I’ll explain it in the context of one of our larger customers. When we started looking at the challenges they were facing, we used the pyramid for context:
– First, we looked at the network. We found and fixed issues with the firewalls and proxy servers. Check, one problem solved.
– Next, we looked at the infrastructure and realized that the customer was missing some of the basic infrastructure to support video and VoIP. Check, the second problem solved.
– Then, we looked at the hardware. We discovered that many of the conference-room microphones were due to be replaced. Check, the third problem solved.
– Finally, we looked at the software. The customer had handed out hundreds of thousands of USB headsets to employees to use with their new soft client.
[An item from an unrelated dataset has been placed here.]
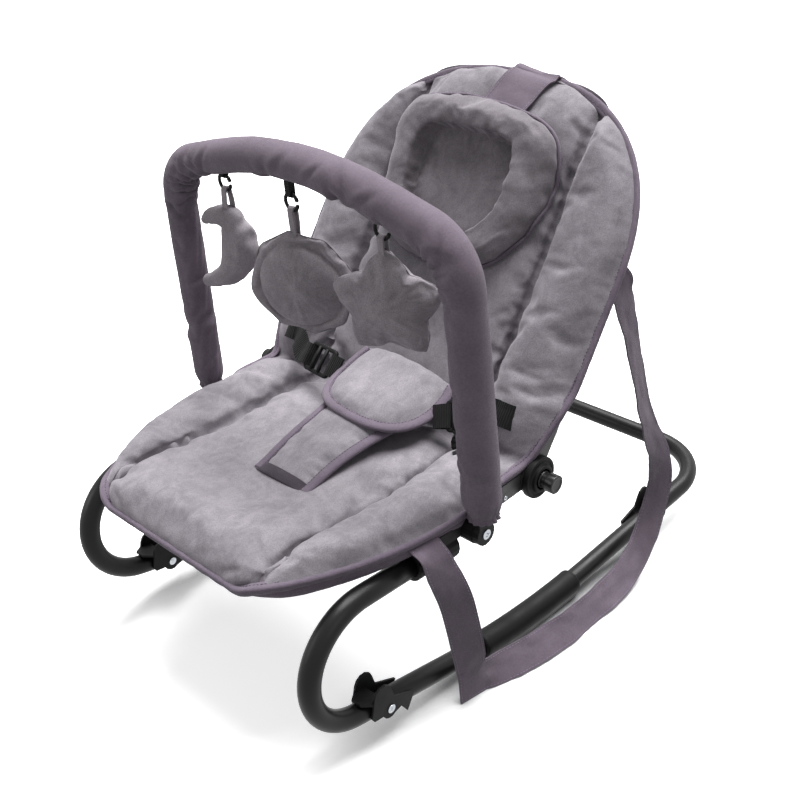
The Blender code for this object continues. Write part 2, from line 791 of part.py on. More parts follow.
def make_band():
    """The woven strap from the pillow, over the padded top edge and down behind it."""
    top = pillow_centre + pillow_half_height + 0.003
    end = back_part["pad_end"]
    lift = band_thickness / 2 + band_gap
    route = [(along, pad_heights(0, along, back_part)[1] + lift)
             for along in (top, (top + back_part["tube_end"]) / 2, back_part["tube_end"])]
    over_rim = end + gap + band_thickness / 2 + 0.0012
    behind = -frame_tube_radius - gap - band_thickness / 2 - 0.0020
    wrap = back_part["wrap"]
    route += [(wrap + 0.0010, pad_heights(0, wrap, back_part)[1] + lift),
              (over_rim, 0.0120), (over_rim, -0.0030),
              (over_rim - 0.006, behind), (over_rim - 0.040, behind)]
    points = [on_back(band_x, along, up) for along, up in route]
    flat_band("head_band", points, [(1, 0, 0)] * len(points), band_width, band_thickness, woven)


# The toy bar stands in its own plane on the pivots of the side brackets
bar_up = Vector((0, -math.sin(bar_lean), math.cos(bar_lean)))
bar_out = Vector((0, -math.cos(bar_lean), -math.sin(bar_lean)))
bar_pivot = Vector((0, bar_pivot_y, bar_pivot_z))


def on_bar(across, height, out=0.0):
    return bar_pivot + Vector((across, 0, 0)) + bar_up * height + bar_out * out


def bar_path():
    corners = [on_bar(bar_half_width, bar_foot_rise), on_bar(bar_shoulder_half_width, bar_shoulder_height),
               on_bar(0, bar_apex_height),
               on_bar(-bar_shoulder_half_width, bar_shoulder_height), on_bar(-bar_half_width, bar_foot_rise)]
    path = rounded_path(corners, [bar_corner_radius, bar_crest_radius, bar_corner_radius], [15, 6, 15])
    path.insert(1, (path[0] + path[1]) / 2)
    path.insert(-1, (path[-2] + path[-1]) / 2)
    return path


def sleeve_size(x):
    """The padded sleeve is fuller on the child's left."""
    share = smooth((x / bar_half_width + 1) / 2)
    return bar_sleeve_far_radius + (bar_sleeve_near_radius - bar_sleeve_far_radius) * share


def under_bar(x):
    """Height of the sleeve's underside in the bar's plane."""
    path = bar_path()
    for one, two in zip(path, path[1:]):
        if one.x >= x >= two.x and one.x > two.x:
            point = one.lerp(two, (one.x - x) / (one.x - two.x))
            return (point - bar_pivot).dot(bar_up) - sleeve_size(x) * math.cos(math.pi / tube_sides)
    raise ValueError("no bar above this place")


def make_toy_bar():
    path = bar_path()
    bore = bar_tube_radius - bar_tube_wall
    tube("toy_bar_tube", path, bar_tube_radius, bore, black_tube, 6, (0, 1, 0))
    cover = [path[0].lerp(path[1], 0.002)] + path[1:-1] + [path[-1].lerp(path[-2], 0.002)]
    sizes = [sleeve_size(point.x) for point in cover]
    sizes[0] *= 0.86
    sizes[-1] *= 0.86
    inside = bore_radius(bar_tube_radius, tube_sides)
    tube("toy_bar_sleeve", cover, sizes, inside, woven, tube_sides, (0, 1, 0))
    inner_x = lug_outer_x + gap
    outer_x = inner_x + tongue_thickness
    for side, sign in (("left", 1), ("right", -1)):
        ends = [bar_pivot + Vector((sign * x, 0, 0)) for x in (inner_x, outer_x)]
        foot = bar("toy_bar_foot_" + side, ends, tongue_radius, black_plastic, 16, (0, 1, 0))
        rise = bar_foot_rise - 0.0045
        half = tongue_radius * 0.72
        neck = [bar_pivot + bar_up * a + bar_out * b
                for a, b in ((0, -half), (rise, -half), (rise, half), (0, half))]
        sides = [(p.y, p.z) for p in neck]
        join(foot, extruded("neck", sides, sign * inner_x, sign * outer_x, black_plastic))
        at_tube = on_bar(sign * bar_half_width, bar_foot_rise)
        up_tube = (path[1] - path[0]).normalized()
        up_tube.x *= sign
        collar = [at_tube - up_tube * 0.0056, at_tube - up_tube * gap]
        join(foot, bar("collar", collar, bar_tube_radius, black_plastic, 16, (0, 1, 0)))
        plug = [at_tube - up_tube * 0.003, at_tube + up_tube * bar_plug_length]
        join(foot, bar("plug", plug, bore * math.cos(math.pi / 6) - gap, black_plastic, 10, (0, 1, 0)))
        hole = [bar_pivot + Vector((sign * x, 0, 0)) for x in (inner_x - 0.01, outer_x + 0.01)]
        cut(foot, bar("cutter", hole, bore_radius(pivot_pin_radius), black_plastic, bore_sides, (0, 1, 0)))
        head_x = outer_x + gap
        inside = lug_outer_x - 0.012
        pin = [(inside, 0), (inside, pivot_pin_radius), (head_x, pivot_pin_radius),
               (head_x, pin_head_radius),
               (head_x + pin_head_height * 0.6, pin_head_radius),
               (head_x + pin_head_height, pin_head_radius * 0.7), (head_x + pin_head_height, 0)]
        revolved("toy_bar_pin_" + side, [(sign * x, r) for x, r in pin], bar_pivot_y, bar_pivot_z, zinc, 12)


def make_brackets():
    """Each side bracket holds the end of a hook tube, a seat tube and a toy bar pivot."""
    for side, sign in (("left", 1), ("right", -1)):
        x = sign * rail_half_spacing
        collar_radius = bore_radius(base_tube_radius, tube_sides) + bracket_wall
        collar = [Vector((x, bracket_front_y, hook_top_z)), Vector((x, bracket_rear_y, hook_top_z))]
        bracket = bar("side_bracket_" + side, collar, collar_radius, black_plastic, 16)
        top_front = on_seat(0, hinge_y - saddle_front_y, 0)
        top_rear = on_seat(0, hinge_y - saddle_rear_y, 0)
        floor = hook_top_z + base_tube_radius + gap
        saddle = [(saddle_front_y, floor), (saddle_front_y, top_front.z), (saddle_rear_y, top_rear.z),
                  (saddle_rear_y, top_rear.z - frame_tube_radius * 1.4), (bracket_rear_y, floor)]
        saddle_x = sorted((x - saddle_half_width, x + saddle_half_width + sign * 0.0025))
        join(bracket, extruded("saddle", saddle, saddle_x[0], saddle_x[1], black_plastic))
        lug_ends = (rail_half_spacing - 0.006, lug_outer_x)
        lug = [Vector((sign * v, bar_pivot_y, bar_pivot_z)) for v in lug_ends]
        join(bracket, bar("lug", lug, bracket_lug_radius, black_plastic, 16, (0, 1, 0)))
        socket = [Vector((x, bracket_front_y - 0.01, hook_top_z)), Vector((x, hook_end_y + gap, hook_top_z))]
        cut(bracket, bar("cutter", socket, bore_radius(base_tube_radius, tube_sides), black_plastic))
        groove = [on_seat(sign * seat_tube_edge(a), a, 0) for a in seat_rows(tube_start)[1:6]]
        cut(bracket, bar("cutter", groove, bore_radius(frame_tube_radius, 12), black_plastic, 12, (0, 0, 1)))
        hole = [Vector((sign * (lug_outer_x + v), bar_pivot_y, bar_pivot_z)) for v in (-0.013, 0.01)]
        cut(bracket, bar("cutter", hole, bore_radius(pivot_pin_radius), black_plastic, bore_sides, (0, 1, 0)))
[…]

Unfortunately, they didn’t work. Can you imagine? It turns out, it was a simple fix we could deploy to the application. Check, the fourth problem solved.
In totality, all these problems affected the experience of each and every user, not to mention IT. Technology has to serve the user experience. By working through the technology stack, and by having unbeatable knowledge of every layer, we could fix everything and delight the users.
Where to Next?
More and more of your companies have the need to work independently of location, space, and time zones. Agile, digital businesses are moving faster than ever before. There is tremendous pressure to move faster. But now, you can integrate everything and connect through the cloud. And when you do, unbelievable new opportunities open up!
In the end, experiences matter. Whatever any of us create, we need to work back from experiences to the technology that supports them. And you’ll see Cisco deliver the next-generation collaboration tools that do exactly that.
– Enabling teams to work from everywhere, any time zone, using any tools.
– Supercharging agile teams with new messaging and video technologies.
– Building from an open and highly secure platform that integrates with any business and any process.
All of it based on a strong, rock-solid technology stack with Cisco networking.